[The exercise]:
For each line of the data below that holds "from", copy the line.

[Data shown]:

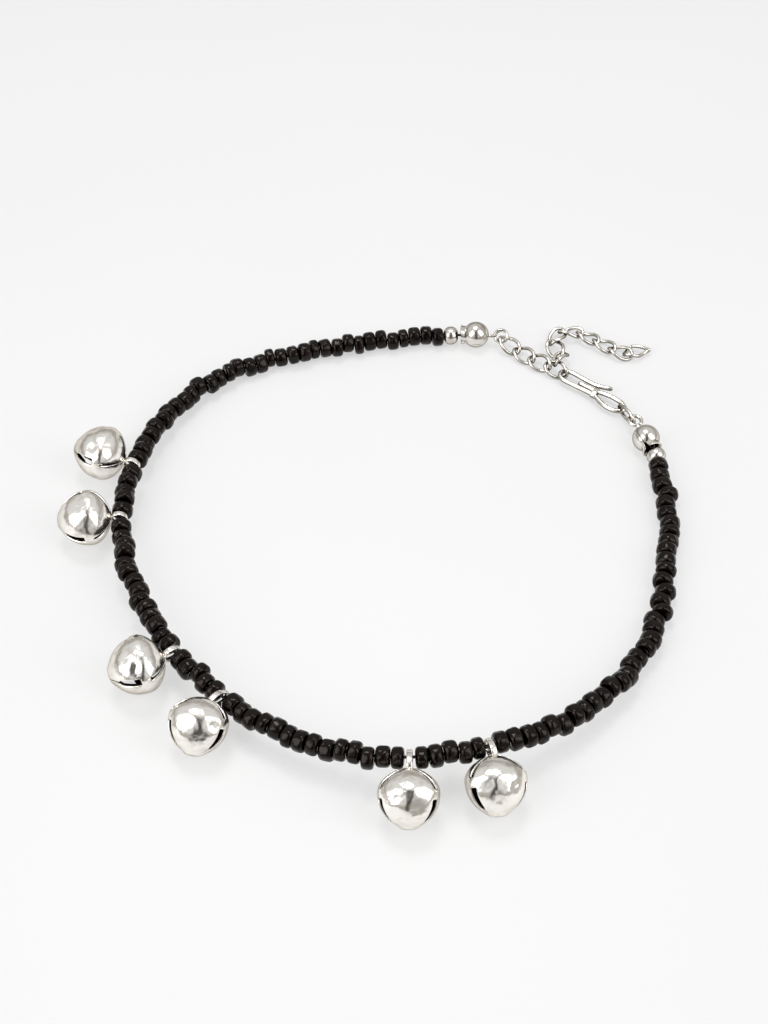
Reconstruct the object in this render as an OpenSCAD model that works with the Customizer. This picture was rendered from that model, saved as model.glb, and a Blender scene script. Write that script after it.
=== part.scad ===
// Beaded anklet with six jingle bells, an extension chain and a wire hook clasp.
// It lies on a flat surface as a closed loop: X to the right, Y away from the
// viewer, Z up. All sizes are in millimetres.

/* [Beads] */
// Outer diameter of a seed bead
bead_d = 3.1; // [2.6:0.1:3.4]
// Diameter of the hole through a seed bead
bead_hole_d = 1; // [0.8:0.1:1.2]
// Mean distance from one seed bead to the next
bead_pitch = 1.9; // [1.88:0.01:1.94]
// Clear space between two neighbouring seed beads
bead_gap = 0.14; // [0.1:0.01:0.2]
// How much the length of a seed bead varies, as a share of the pitch
bead_variation = 0.16; // [0:0.01:0.2]
// Radius of the rounding round both ends of a seed bead
bead_round = 0.6; // [0.3:0.05:0.7]
// Diameter of the thread
thread_d = 0.44; // [0.3:0.02:0.6]

/* [Bells] */
// Distance from the middle of a bell to the middle of each petal
petal_r = 3.9; // [3.6:0.1:4.1]
// Radius of a petal across its width; larger makes a more three-sided bell
petal_bulge_r = 5; // [4.6:0.1:6]
// Thickness of the bell's sheet metal
bell_wall = 0.35; // [0.3:0.05:0.5]
// Width of the seam slots on the side of the tip
tip_slot_w = 1.2; // [0.6:0.1:1.4]
// Width of the seam slots on the side of the ring
ring_slot_w = 0.5; // [0.3:0.1:0.8]
// Height of the bridge that joins two petals at the bell's waist
bridge_h = 1.7; // [1:0.1:2.2]
// Outer diameter of the bell's ring
ring_d = 3.4; // [3.2:0.1:3.6]
// Width of the ring's strip, along the string
ring_strip_w = 0.8; // [0.6:0.1:0.9]
// Thickness of the ring's strip
ring_strip_t = 0.4; // [0.3:0.05:0.5]
// Room left for a bell's ring between two seed beads
ring_room = 1.4; // [1.2:0.05:1.5]
// Diameter of the pellet inside a bell
pellet_d = 1.8; // [1.4:0.1:2]

/* [Bead tips] */
// Diameter of the plain metal bead at each end of the string
end_bead_d = 3; // [2.8:0.1:3.2]
// Length of the plain metal bead along the string
end_bead_len = 2.4; // [2.2:0.1:2.6]
// Diameter of a bead tip's ball
tip_d = 4.2; // [4:0.1:4.6]
// Thickness of a bead tip's sheet metal
tip_wall = 0.3; // [0.25:0.05:0.4]
// Outer diameter of a bead tip's loop
tip_loop_d = 2.6; // [2.4:0.1:2.8]
// Thickness of a bead tip's loop wire
tip_wire = 0.6; // [0.5:0.05:0.7]
// Length of the two lips on the side of the beads
lip_len = 0.8; // [0.5:0.1:1.1]

/* [Chain and hook] */
// Wire thickness of a chain link
link_wire = 0.55; // [0.45:0.05:0.6]
// Outer length of a chain link
link_len = 4.6; // [4.3:0.05:4.7]
// Outer width of a chain link
link_w = 3.1; // [2.9:0.1:3.3]
// Twist of a link's ends about its length, in degrees
link_twist = 38; // [30:1:45]
// Wire thickness of the hook
hook_wire = 0.75; // [0.6:0.05:0.8]

/* [Hidden] */

black_glass = "#1c1718";
silver = "#d9d7d2";
black_thread = "#141212";

$fn = 48;

// The middle of the object's outer box, taken off every place so that the origin
// lies under it on the surface
mid_x = 0.1;
mid_y = -0.1;

// Middle line of the string, from the left end to the right end. The string lies
// on the surface at the back and at the right, and the bells' rings hold it up
// along the left and the front
route = [
    [21.2, 44.6, 2.1], [17.4, 45.0, 2.15], [11, 45.1, 1.65], [3.6, 44.4, 1.6], [-3.9, 43.2, 1.6],
    [-11.2, 41.3, 1.6], [-18.3, 38.9, 1.6], [-24.7, 35.3, 1.9], [-30.2, 30.1, 2.3], [-33.9, 23.7, 2.8],
    [-36.2, 16.5, 3.3], [-37.4, 9.2, 3.7], [-37.3, 1.8, 3.8], [-35.8, -5.5, 3.8], [-32.9, -12.6, 4.0],
    [-29.1, -18.9, 4.2], [-24.4, -24.7, 4.1], [-18.8, -29.8, 4.1], [-12.8, -34, 4.4], [-6, -37.1, 4.8],
    [1.2, -38.8, 5.2], [8.7, -38.9, 5.5], [16, -37.3, 5.4], [23, -34.7, 4.8], [29.2, -30.9, 4.0],
    [34.5, -25.8, 3.1], [38.8, -19.5, 2.3], [41.9, -12.7, 1.8], [43.8, -5.4, 1.6], [44.8, 2, 1.6],
    [45.3, 9.4, 1.6], [45.2, 16.2, 1.6], [43.7, 20.7, 2.1], [42.4, 24.9, 2.1]
];
route_steps = 12;

// Seed beads on each stretch between the bells, and their pitch as a share of the mean
runs = [33, 5, 14, 5, 14, 5, 35];
run_share = [0.995, 0.995, 0.97, 0.97, 1, 1.005, 0.998];

// Length along the string from the middle of a bead tip to the nearest seed bead
left_len = 5.5;
right_len = 5;

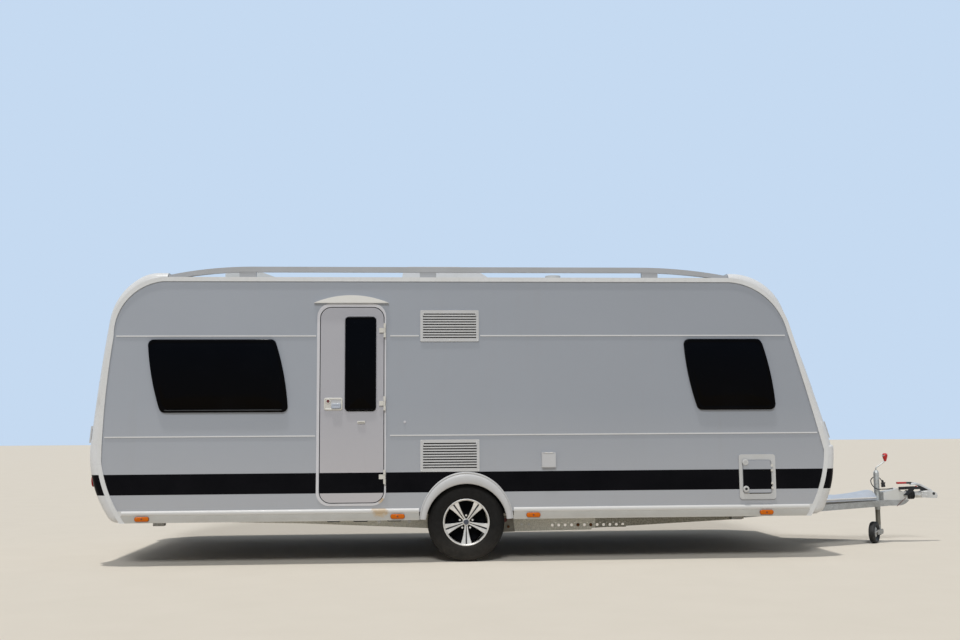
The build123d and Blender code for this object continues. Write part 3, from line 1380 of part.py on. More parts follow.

[Response]:
Reconstruct the object in this render as an OpenSCAD model that works with the Customizer. This picture was rendered from that model, saved as model.glb, and a Blender scene script. Write that script after it.
// It lies on a flat surface as a closed loop: X to the right, Y away from the
// Mean distance from one seed bead to the next
// Distance from the middle of a bell to the middle of each petal
// Middle line of the string, from the left end to the right end. The string lies
// Length along the string from the middle of a bead tip to the nearest seed bead
The build123d and Blender code for this object continues. Write part 3, from line 1380 of part.py on. More parts follow.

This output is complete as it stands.